Il 21,3% dei suoli del territorio nazionale è a rischio di desertificazione (41,1% nel Centro e Sud Italia). La degradazione del suolo avvenuta negli ultimi 40 anni ha provocato una diminuzione di circa il 30% della capacità di ritenzione idrica dei suoli italiani, con un relativo accorciamento dei tempi di ritorno degli eventi meteorici in grado di provocare eventi calamitosi. Proprio a causa della gestione non sempre corretta del territorio, il contenuto di sostanza organica è sceso sotto quella soglia del 2% ritenuta indispensabile per assicurare una buona fertilità del suolo. In molti suoli il contenuto di sostanza organica è ormai sotto l’1%. Inoltre, l’erosione del suolo e supera mediamente di 30 volte il tasso di sostenibilità (erosione tollerabile) e ci sono pochissimi studi a livello Europeo sulla stima del danno economico causato in seguito alla perdita del suolo.
La degradazione del suolo causa anche un deterioramento di altri eco-servizi come la qualità dei prodotti e del paesaggio.
E’ stato stimato che nel mondo circa 12 milioni di ettari di terre coltivate sono distrutte e abbandonate ogni anno a causa di pratiche agricole non sostenibili.
È sempre più evidente che l’intensificazione dell’agricoltura non sostenibile (compresi i sistemi agricoli, forestali e pastorali) sta avendo forti ripercussioni sulla salute umana e ambientale
in tutte le regioni del mondo.

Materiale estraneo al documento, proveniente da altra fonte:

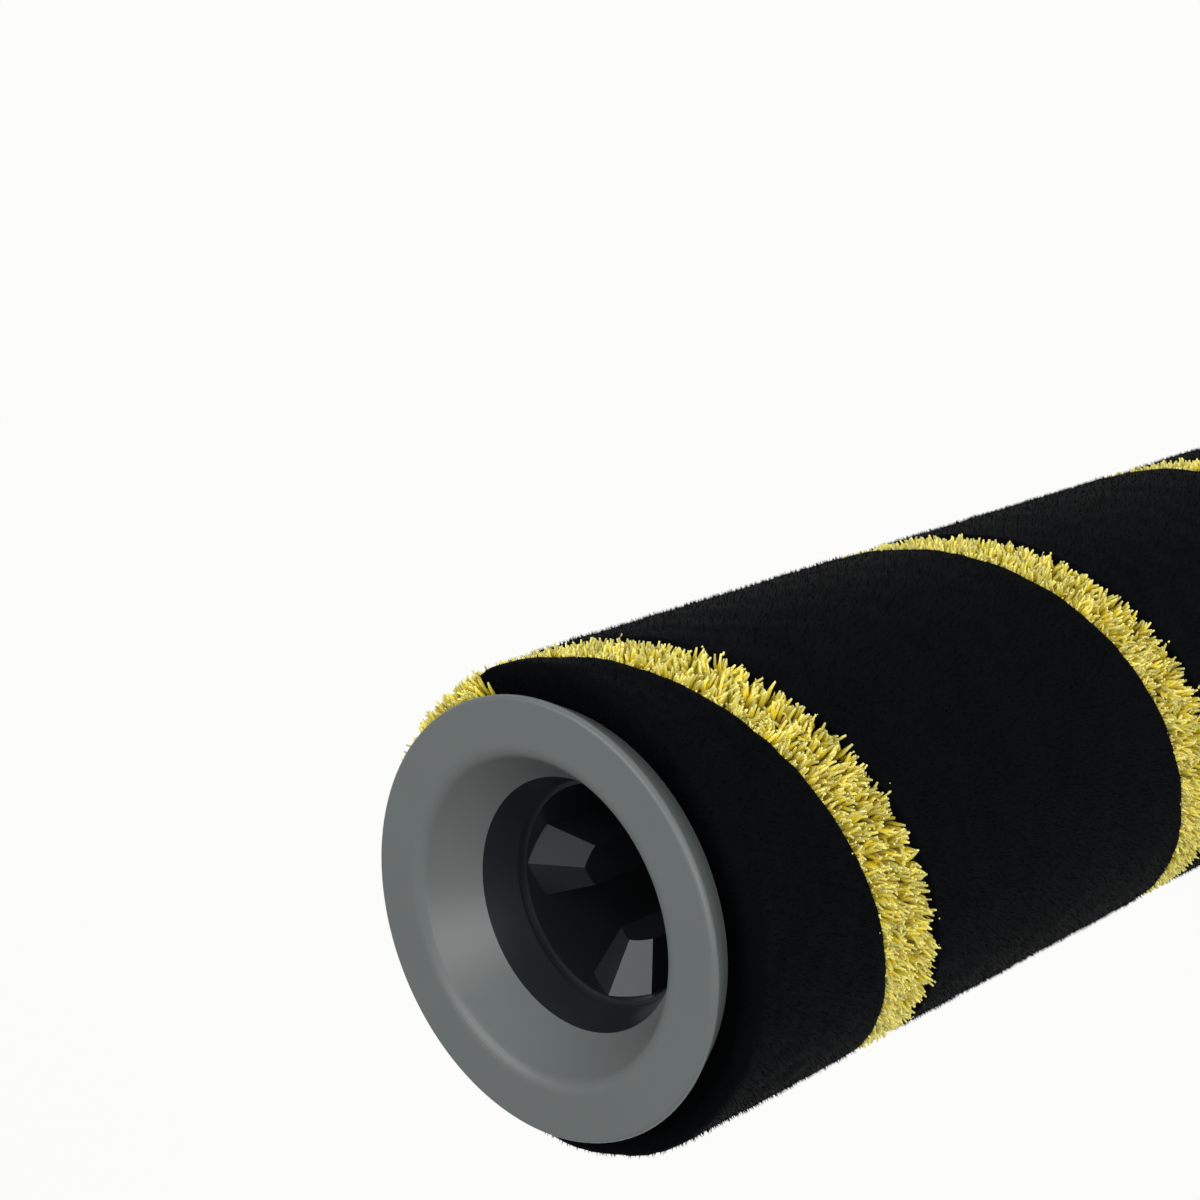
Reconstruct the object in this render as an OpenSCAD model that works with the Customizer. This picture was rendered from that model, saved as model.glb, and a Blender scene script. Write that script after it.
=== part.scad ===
// Pile roller for a floor cleaner: a plastic core tube in a velvet pile sleeve,
// black with one yellow stripe wound round it. A funnelled collar and a toothed
// drive hub close the upper end, a plain cap closes the lower one.
// Millimetres. The roller stands on its cap, with its axis on Z.

/* [Roller] */
// Overall length, from the cap's foot to the collar's face
roller_length = 150; // [110:1:240]

/* [Core tube] */
// Outer radius of the tube
tube_r = 18; // [17:0.25:22]
// Wall of the tube
tube_wall = 2; // [1.2:0.1:2.6]

/* [Pile sleeve] */
// Thickness of the woven backing
backing_thick = 1; // [0.6:0.1:1.6]
// Standing height of the pile
pile_height = 5.75; // [4.5:0.25:9]
// Rounding of the pile's tips at both ends of the sleeve
pile_end_round = 1.2; // [0.8:0.1:2]
// How far the tips at each end of the sleeve lean out over the flange
tip_lean = 2; // [0.5:0.1:2.6]
// Length of pile, from each end, that takes part in the lean
lean_length = 7; // [5:0.5:12]
// Gap between the flange's back edge and the pile that leans over it
lean_gap = 0.4; // [0.3:0.05:0.8]
// Rounding of each colour's edge where the two meet
tuft_round = 0.5; // [0.2:0.1:0.9]
// Rise of the yellow stripe in one turn
stripe_pitch = 56; // [40:1:75]
// Width of the yellow stripe along the axis
stripe_width = 8.2; // [5:0.2:14]
// Distance from the collar's face to the stripe's middle, on the side facing +X
stripe_start = 10.4; // [4:0.2:30]

/* [End flanges] */
// How far a flange reaches past the tube where the pile meets it
flange_overhang = 2.8; // [2:0.1:4]
// How much wider the flange is at its face
flange_flare = 1.4; // [0.4:0.1:2]
// Thickness of each flange
flange_thick = 3.5; // [2.6:0.1:5]
// Rounding of the flange's outer edge
flange_edge = 0.5; // [0.3:0.1:1]

/* [Collar] */
// Radius of the funnel at the face
mouth_r = 16.5; // [15.6:0.1:18]
// Rounding between the face and the funnel
mouth_round = 1.8; // [0.6:0.1:2.4]
// Radius where the funnel meets the hub's throat
throat_r = 12.9; // [12.4:0.1:13.4]
// Depth of the funnel
funnel_depth = 5.5; // [4.4:0.1:6.6]
// Length of the collar's skirt round the hub's nose
skirt_length = 8.5; // [6:0.1:12]

/* [Drive hub] */
// Wall of the hub's nose at the throat's mouth
nose_wall = 1.15; // [0.9:0.05:1.4]
// Length of the tapered throat, from the funnel to the lip
throat_length = 3.7; // [2.4:0.1:4.5]
// Radius of the round lip that centres the drive
lip_r = 11.6; // [11.4:0.05:11.9]
// Length of that lip
lip_length = 0.8; // [0.6:0.1:2.5]
// Radius of the bore behind the lip
bore_r = 11.1; // [10.2:0.1:11.3]
// Depth of the bore, from the lip to the floor
bore_depth = 17; // [13:0.5:30]
// Wall of the hub
hub_wall = 1.7; // [1.2:0.1:2.2]
// Floor of the hub
hub_floor = 2; // [1.2:0.1:4]
// Thickness of the ring that butts against the collar
hub_ring = 1.6; // [1:0.1:3]
// Number of drive dogs
dog_count = 4; // [3:1:6]
// Width of a dog, as an angle about the axis
dog_angle = 40.8; // [24:0.2:44]
// Radius of the dogs' tips
dog_tip_r = 6.1; // [5:0.1:7.5]
// Distance from the lip down to the upper end of a dog's ridge
ridge_start = 0.2; // [0.1:0.05:1.5]
// Fall of a dog's ridge towards its tip, per millimetre
ridge_fall = 0.62; // [0.3:0.01:0.9]
// Fall of a dog's two roof faces to its sides, per millimetre
roof_fall = 0.43; // [0.2:0.01:0.7]
// Turn of the first dog from +X
dog_turn = 79.2; // [0:0.2:90]
// Number of ribs round the hub
rib_count = 8; // [4:1:12]
// Thickness of a rib
rib_thick = 1.6; // [1:0.1:2.4]
// How far the ribs stop short of the hub's end
rib_relief = 2; // [1:0.1:4]

/* [End cap] */
// Wall of the cap's plug
cap_wall = 1.8; // [1.2:0.1:3]
// Length of the plug in the tube
cap_plug = 9; // [5:0.5:20]
// Width of the cap's ring-shaped foot
foot_width = 5.5; // [3:0.1:8]
// Depth of the round recess inside the foot
recess_depth = 1.4; // [0.6:0.1:1.6]
// Rounding of the foot's inner edge
recess_round = 0.6; // [0.3:0.1:0.6]

/* [Fits] */
// Radial gap of the pieces that are pressed into the tube
press_gap = 0.05; // [0.02:0.01:0.15]
// How much further in than the butting ring the ribs end
rib_gap = 0.1; // [0.05:0.05:0.3]
// Radial gap of the glue line under the backing
glue_gap = 0.05; // [0.02:0.01:0.2]
// Gap between the backing and the foot of the pile
nap_gap = 0.2; // [0.1:0.05:0.3]
// Gap between the sleeve's ends and the flanges
sleeve_gap = 0.3; // [0.1:0.05:0.4]
// Gap between the black and the yellow pile
seam_gap = 0.3; // [0.2:0.05:0.5]

/* [Hidden] */
$fn = 96;
// Steps of a rounded edge, and of the sleeve for one full turn
edge_steps = 6;
turn_steps = 48;
// Overlap that makes cuts clean and joins sound
eps = 0.5;
// Height of the pointed end of a wound band
band_tip = 0.6;

flange_back_r = tube_r + flange_overhang;
face_r = flange_back_r + flange_flare;
tube_bore_r = tube_r - tube_wall;
plug_r = tube_bore_r - press_gap;
backing_in_r = tube_r + glue_gap;
backing_out_r = backing_in_r + backing_thick;
pile_in_r = backing_out_r + nap_gap;
pile_out_r = pile_in_r + pile_height;
bend_r = flange_back_r + lean_gap;

// Heights, from the cap's foot up
tube_low = flange_thick;
tube_high = roller_length - flange_thick;
sleeve_low = tube_low + sleeve_gap;
sleeve_high = tube_high - sleeve_gap;
hub_top = roller_length - funnel_depth;
skirt_end = hub_top - skirt_length;
bore_top = hub_top - throat_length - lip_length;
ridge_top = bore_top - ridge_start;
bore_floor = bore_top - bore_depth;
hub_end = bore_floor - hub_floor;
// The hub's nose fits inside the collar's skirt
nose_r = throat_r + nose_wall;
hub_body_r = bore_r + hub_wall;
recess_r = face_r - foot_width;

// Points of an arc about [x, y], from angle a0 to a1
function arc(x, y, r, a0, a1) = [for (i = [0 : edge_steps])
    let (a = a0 + (a1 - a0) * i / edge_steps) [x + r * cos(a), y + r * sin(a)]];

// Half section of a flange's rim, face at height 0 and body below it:
// the round edge and the tapered side
rim_taper = atan2(flange_flare, flange_thick - flange_edge);
rim_edge = concat(
    arc(face_r - flange_edge, -flange_edge, flange_edge, 90, -rim_taper),
    [[flange_back_r, -flange_thick]]);

// Grey collar: flat ring and funnel in one moulding, with a skirt in the tube
funnel_slope = atan2(funnel_depth, mouth_r - throat_r);
module end_collar() {
    color("#61676A")
    translate([0, 0, roller_length])
    rotate_extrude()
    polygon(concat(
        rim_edge,
        [[plug_r, -flange_thick],
         [plug_r, -funnel_depth - skirt_length],
         [nose_r + press_gap, -funnel_depth - skirt_length],
         [nose_r + press_gap, -funnel_depth],
         [throat_r, -funnel_depth]],
        arc(mouth_r + mouth_round * tan(funnel_slope / 2), -mouth_round, mouth_round,
            90 + funnel_slope, 90)));
}

// One drive dog on +X: a wedge of a ring, rooted in the hub's wall, whose top is a
// roof with its ridge along the radius
module drive_dog() {
    half = dog_angle / 2;
    reach = 2 * bore_r;
    root_r = bore_r + hub_wall / 2;
    low = bore_floor - hub_floor / 2;
    high = ridge_top + ridge_start / 2;
    intersection() {
        translate([0, 0, low])
        difference() {
            cylinder(h = high - low, r = root_r);
            translate([0, 0, -eps]) cylinder(h = high - low + 2 * eps, r = dog_tip_r);
        }
        translate([0, 0, low - eps])
        linear_extrude(high - low + 2 * eps)
        polygon([[0, 0], [reach, -reach * tan(half)], [reach, reach * tan(half)]]);
        roof_half(-1);
        roof_half(1);
    }
}

// Everything below one face of the roof
module roof_half(side) {
    size = 4 * bore_r;
    normal = [-ridge_fall, side * roof_fall, 1];
    translate([bore_r, 0, ridge_top])
    rotate([0, acos(1 / norm(normal)), atan2(normal[1], normal[0])])
    translate([-size / 2, -size / 2, -size])
    cube(size);
}

// Dark hub: throat, lip, bore with its dogs, floor, butting ring and ribs in the tube
module drive_hub() {
    color("#2E3234")
    union() {
        rotate_extrude()
        polygon([[throat_r, hub_top], [nose_r, hub_top], [nose_r, skirt_end],
                 [plug_r, skirt_end], [plug_r, skirt_end - hub_ring],
                 [hub_body_r, skirt_end - hub_ring], [hub_body_r, hub_end],
                 [0, hub_end], [0, bore_floor], [bore_r, bore_floor],
                 [bore_r, bore_top], [lip_r, bore_top], [lip_r, bore_top + lip_length]]);
        for (i = [0 : dog_count - 1])
            rotate(dog_turn + i * 360 / dog_count) drive_dog();
        for (i = [0 : rib_count - 1])
            rotate(i * 360 / rib_count) hub_rib();
    }
}

// One rib from the hub's wall out to the tube
module hub_rib() {
    low = hub_end + rib_relief;
    intersection() {
        translate([hub_body_r - hub_wall / 2, -rib_thick / 2, low])
        cube([tube_r, rib_thick, skirt_end - hub_ring / 2 - low]);
        translate([0, 0, low - eps]) cylinder(h = skirt_end - low + eps, r = plug_r - rib_gap);
    }
}

// Core tube between the two flanges
module core_tube() {
    color("#D9DAD6")
    translate([0, 0, tube_low])
    difference() {
        cylinder(h = tube_high - tube_low, r = tube_r);
        translate([0, 0, -eps]) cylinder(h = tube_high - tube_low + 2 * eps, r = tube_bore_r);
    }
}

// Plain cap at the lower end: flange with a ring-shaped foot, and a plug in the tube
module end_cap() {
    color("#61676A")
    mirror([0, 0, 1])
    rotate_extrude()
    polygon(concat(
        rim_edge,
        [[plug_r, -flange_thick],
         [plug_r, -flange_thick - cap_plug],
         [plug_r - cap_wall, -flange_thick - cap_plug],
         [plug_r - cap_wall, -flange_thick],
         [0, -flange_thick],
         [0, -recess_depth],
         [recess_r, -recess_depth]],
        arc(recess_r + recess_round, -recess_round, recess_round, 180, 90)));
}

// Woven backing of the sleeve, glued to the tube
module fabric_backing() {
    color("#1B1C1E")
    translate([0, 0, sleeve_low])
    difference() {
        cylinder(h = sleeve_high - sleeve_low, r = backing_out_r);
        translate([0, 0, -eps]) cylinder(h = sleeve_high - sleeve_low + 2 * eps, r = backing_in_r);
    }
}

// How far a corner of radius r has fallen at distance d from its end
function fall(d, r) = d >= r ? 0 : r - sqrt(r * r - (r - d) * (r - d));

// How far the tips of the pile that stands at height z lean along the axis: nothing
// along the sleeve, more and more towards both ends
function lean(z) = tip_lean
    * (pow(max(0, 1 - (sleeve_high - z) / lean_length), 2)
       - pow(max(0, 1 - (z - sleeve_low) / lean_length), 2));

// Section of a wound band between heights z0 and z1: two corners at the foot of the
// pile, two where it starts to lean, and a row up its face that follows the rounded
// ends and the rounded edges
function band_section(z0, z1) =
    let (fit = min(1, (z1 - z0) / (2.2 * pile_end_round)),
         steps = [for (s = [0, 0.1, 0.35, 1]) s * fit * pile_end_round],
         low = [for (s = steps) z0 + s],
         high = [for (i = [3 : -1 : 0]) z1 - steps[i]])
    concat([[bend_r, z1], [pile_in_r, z1], [pile_in_r, z0], [bend_r, z0]],
           [for (z = concat(low, high))
               [pile_out_r - fall(min(z - sleeve_low, sleeve_high - z), pile_end_round)
                - fall(min(z - z0, z1 - z), tuft_round * fit), z + lean(z)]]);

// A band of pile of the given width, wound with the stripe's pitch; its middle is at
// height start on the side facing +X, and it is trimmed level at both ends of the sleeve
module wound_band(start, width) {
    rise = stripe_pitch / 360;
    first = (sleeve_low + band_tip - width / 2 - start) / rise;
    last = (sleeve_high - band_tip + width / 2 - start) / rise;
    count = ceil((last - first) * turn_steps / 360);
    rings = [for (i = [0 : count])
        let (a = first + (last - first) * i / count, mid = start + rise * a)
        [for (p = band_section(max(sleeve_low, mid - width / 2), min(sleeve_high, mid + width / 2)))
            [p[0] * cos(a), p[0] * sin(a), p[1]]]];
    n = len(rings[0]);
    polyhedron(
        points = [for (ring = rings) each ring],
        faces = concat(
            [for (i = [0 : count - 1]) for (j = [0 : n - 1])
                let (a = i * n + j, b = i * n + (j + 1) % n)
                each [[a, b, b + n], [a, b + n, a + n]]],
            [[for (j = [n - 1 : -1 : 0]) j], [for (j = [0 : n - 1]) count * n + j]]));
}

// Yellow stripe of the pile
stripe_mid = roller_length - stripe_start;
module yellow_stripe() {
    color("#D8C63C") wound_band(stripe_mid, stripe_width);
}

// Black pile, which fills the rest of each turn
module black_pile() {
    color("#0C1014")
    wound_band(stripe_mid - stripe_pitch / 2, stripe_pitch - stripe_width - 2 * seam_gap);
}

end_collar();
drive_hub();
core_tube();
end_cap();
fabric_backing();
black_pile();
yellow_stripe();
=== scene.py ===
# Pile roller of a floor cleaner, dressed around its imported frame. Metres, same frame as the solids.
import math

import bpy
import numpy as np
from mathutils import Matrix, Vector, noise


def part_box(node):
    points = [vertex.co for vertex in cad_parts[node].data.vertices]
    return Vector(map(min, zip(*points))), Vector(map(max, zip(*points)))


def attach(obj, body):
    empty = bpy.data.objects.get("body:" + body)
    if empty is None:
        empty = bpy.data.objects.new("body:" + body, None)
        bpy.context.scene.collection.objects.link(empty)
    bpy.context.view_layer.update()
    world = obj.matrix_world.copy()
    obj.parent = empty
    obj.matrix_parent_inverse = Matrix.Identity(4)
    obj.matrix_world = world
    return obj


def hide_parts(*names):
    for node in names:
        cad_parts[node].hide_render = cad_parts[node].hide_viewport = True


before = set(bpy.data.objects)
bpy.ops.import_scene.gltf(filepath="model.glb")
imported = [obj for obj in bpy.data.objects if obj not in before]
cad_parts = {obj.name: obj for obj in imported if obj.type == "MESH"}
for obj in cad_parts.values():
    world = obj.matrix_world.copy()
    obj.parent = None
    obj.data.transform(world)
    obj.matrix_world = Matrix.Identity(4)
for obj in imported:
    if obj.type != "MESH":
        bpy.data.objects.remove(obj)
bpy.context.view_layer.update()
mm = 0.001

backingLow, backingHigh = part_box("fabric_backing")
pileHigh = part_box("black_pile")[1]
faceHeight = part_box("end_collar")[1].z
print("frame: roller", round(faceHeight / mm, 1), "mm long, pile radius", round(pileHigh.x / mm, 2), "mm")

scene = bpy.context.scene
scene.view_settings.view_transform = "Standard"


# Camera, fitted to the rings of the collar; it lies on its side, as the roller lies in the picture
viewpoint = {
    "lens": 74.46,
    "sensor": 36.0,
    "place": (0.06322, -0.16807, 0.30846),
    "right": (-0.13578, -0.72429, -0.67599),
    "up": (0.98042, 0.0, -0.19693),
    "back": (0.14264, -0.68949, 0.71011),
}


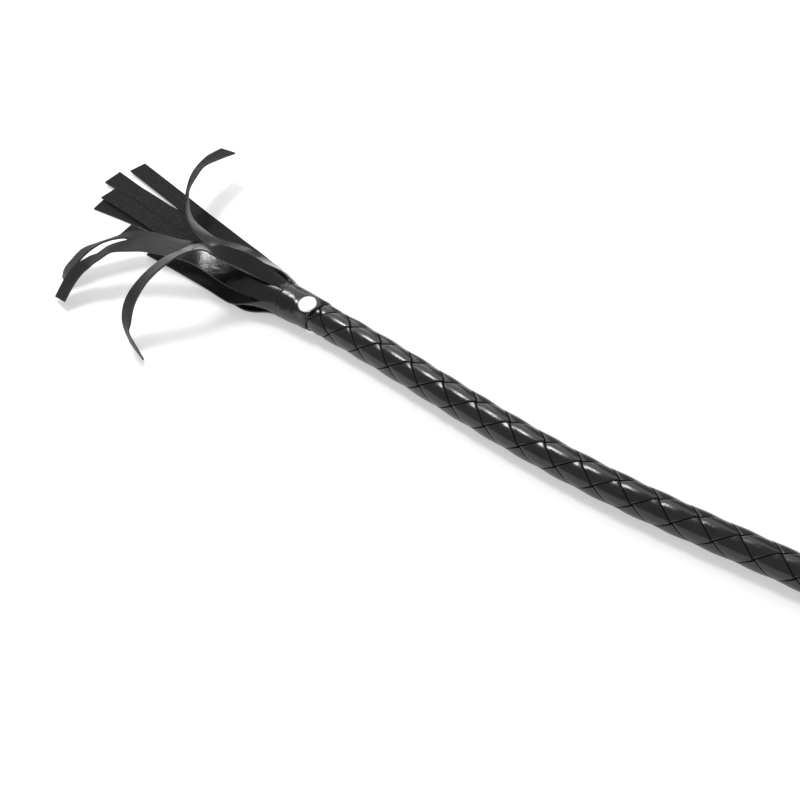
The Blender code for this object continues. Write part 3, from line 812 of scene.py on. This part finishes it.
def build_falls():
    """Falls cut round the mouth, which start with its curve, then those that end the fan."""
    for name, (degrees, (low, high), depth, points) in RING_FALLS.items():
        centre = (low + high) / 2.0
        angle = math.radians(centre)
        radii = [collar_radius(s, centre) - depth - SHEET / 2.0 for s in (COLLAR_MOUTH, MOUTH)]
        radii[1] += MOUTH_BULGE.get(name, 0.0)
        root = [(s, r * math.cos(angle), r * math.sin(angle), 0.0)
                for s, r in zip((COLLAR_MOUTH - ROOT_GAP, MOUTH), radii)]
        side = Vector((0.0, -math.sin(angle), math.cos(angle)))
        turn = degrees - centre
        route = [(s, y, z, twist + turn * smoothstep(-s, -MOUTH, TURNED_AT))
                 for s, y, z, twist in spread_points(name, points)]
        curve = spline_points(root + route, 10)
        half = radii[0] * math.radians(high - low) / 2.0
        build_strip(name, curve, side, radii[1], half, FALL_WIDTH)
    for name, points in FAN_FALLS.items():
        curve = spline_points([(*p, 0.0) for p in points], 10)
        build_strip(name, curve, Vector((0.0, 1.0, 0.0)), None, FAN_FALL_WIDTH / 2.0,
                    FAN_FALL_WIDTH)


# Rivet and butt

def rivet_frame():
    """Place of the rivet: X of its profile runs up its leaning axis."""
    turn = Matrix.Rotation(math.radians(RIVET_LEAN), 4, "X")
    upright = Matrix.Rotation(math.radians(-90.0), 4, "Y")
    place = Vector((station_to_x(0.0), RIVET_SIDE, 0.0)) * MM
    return Matrix.Translation(place) @ turn @ upright


def build_rivet():
    profile = [(8.28, 0.0), (8.28, 1.2), (8.25, 2.3), (8.20, 3.0), (8.16, 3.3), (8.18, 3.5),
               (8.15, 3.9), (8.07, 4.25), (7.96, 4.45), (7.85, 4.5), (7.4, 4.5), (7.4, 0.0)]
    cap = lathe_object("rivet_cap_domed", profile)
    cap.data.transform(rivet_frame())
    finish_piece(cap, [NICKEL], "crop", ["rivet_cap"])
    back = [(7.35, 0.0), (7.35, 1.5), (-7.7, 1.5), (-7.9, 1.7), (-7.95, 2.4), (-8.05, 2.6),
            (-8.2, 2.55), (-8.33, 2.3), (-8.4, 1.7), (-8.4, 0.0)]
    base = lathe_object("rivet_post", back)
    base.data.transform(rivet_frame())
    finish_piece(base, [NICKEL], "crop", ["rivet_base"])


def rounded(x, radius, size, steps):
    """Points of a rounded corner, from the end face to the side."""
    points = []
    for i in range(steps + 1):
        angle = math.radians(90.0 * i / steps)
        points.append((x - size + size * math.cos(angle), radius - size + size * math.sin(angle)))
    return points


def build_butt():
    edge = rounded(0.0, REST_RADIUS, CAP_ROUNDING, 8)
    profile = [(0.0, 0.0)] + edge
    profile += [(-8.6, 9.3), (-8.8, 9.05), (-9.3, 9.05), (-9.5, 9.3), (-11.35, 9.3),
                (-11.65, 9.1), (-11.65, 7.6), (-15.6, 7.6), (-15.6, 2.9), (-4.6, 2.9),
                (-4.6, 0.0)]
    finish_piece(lathe_object("butt_cap_moulded", profile), [PLASTIC], "crop",
                 ["butt_cap"])
    rings = [(-12.0, 8.0), (-12.0, 8.8), (-12.3, 9.1), (-13.6, 9.1), (-13.9, 8.85),
             (-14.4, 8.85), (-14.7, 9.1), (-31.3, 9.1), (-31.6, 8.85), (-32.1, 8.85),
             (-32.4, 9.1), (-33.7, 9.1), (-34.0, 8.8), (-34.0, 8.0)]
    finish_piece(lathe_object("butt_ferrule_ringed", rings), [NICKEL], "crop",
                 ["butt_ferrule"])


def paint_kept_nodes():
    """Inside pieces keep their CAD shape and get a better material."""
    for node, material in (("core_rod", FIBRE), ("core_sleeve", FILLER), ("tip_plug", PLUG),
                           ("butt_binding", THREAD)):
        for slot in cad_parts[node].material_slots:
            slot.material = material


# Stage, light and camera

def build_floor():
    mesh = bpy.data.meshes.new("floor")
    size = FLOOR_HALF
    z = -REST_RADIUS * MM - FLOOR_GAP
    mesh.from_pydata([(-size, -size, z), (size, -size, z), (size, size, z), (-size, size, z)],
                     [], [(0, 1, 2, 3)])
    floor = bpy.data.objects.new("floor", mesh)
    m = Nodes("floor_paper")
    m.set(Base_Color=(0.90, 0.90, 0.90, 1.0), Roughness=0.9, Specular_IOR_Level=0.1,
          Emission_Color=(1.0, 1.0, 1.0, 1.0), Emission_Strength=0.45)
    mesh.materials.append(m.material)
    bpy.context.scene.collection.objects.link(floor)


def build_world():
    world = bpy.data.worlds.new("studio")
    world.use_nodes = True
    background = world.node_tree.nodes["Background"]
    background.inputs["Color"].default_value = (1.0, 1.0, 1.0, 1.0)
    background.inputs["Strength"].default_value = WORLD_STRENGTH
    bpy.context.scene.world = world


def add_softbox(name, place, aim_x, size, power):
    data = bpy.data.lights.new(name, "AREA")
    data.shape = "RECTANGLE"
    data.size, data.size_y = size
    data.energy = power
    lamp = bpy.data.objects.new(name, data)
    lamp.location = place
    towards = Vector((aim_x, 0.0, 0.0)) - Vector(place)
    lamp.rotation_euler = towards.to_track_quat("-Z", "Y").to_euler()
    bpy.context.scene.collection.objects.link(lamp)


def build_camera():
    azimuth, elevation = math.radians(CAMERA_AZIMUTH), math.radians(CAMERA_ELEVATION)
    back = Vector((math.sin(azimuth) * math.cos(elevation),
                   -math.cos(azimuth) * math.cos(elevation), math.sin(elevation)))
    data = bpy.data.cameras.new("camera")
    data.lens = CAMERA_LENS
    data.sensor_width = 36.0
    data.shift_x, data.shift_y = CAMERA_SHIFT
    data.clip_start, data.clip_end = 0.01, 50.0
    camera = bpy.data.objects.new("camera", data)
    camera.location = Vector(CAMERA_TARGET) + back * CAMERA_DISTANCE
    camera.rotation_euler = back.to_track_quat("Z", "Y").to_euler()
    bpy.context.scene.collection.objects.link(camera)
    bpy.context.scene.camera = camera


build_camera()
build_floor()
build_world()
for softbox in SOFTBOXES:
    add_softbox(*softbox)
for strand in range(3):
    build_strand(f"braid_left_{strand + 1}", strand, 1)
    build_strand(f"braid_right_{strand + 1}", strand, -1)
build_collar()
build_fan()
build_falls()
build_rivet()
build_butt()
paint_kept_nodes()
bpy.context.scene.view_settings.view_transform = "Standard"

Ad esempio, negli Stati Uniti le immense monocolture di soia e di mais sono i principali fattori di distruzione della biodiversità.
Riprendendo e ampliando le conclusioni del su citato articolo, si può affermare che fino ad oggi la biodiversità e la degradazione del suolo sono stati considerati come una questione marginale, trattata con disinvoltura dai responsabili governativi e politici. E’ più che mai urgente porre la salvaguardia di ogni forma di vita e del suolo al centro della politica. Non si esagera nel dire che, più o meno nel lungo periodo, è una questione di sopravvivenza.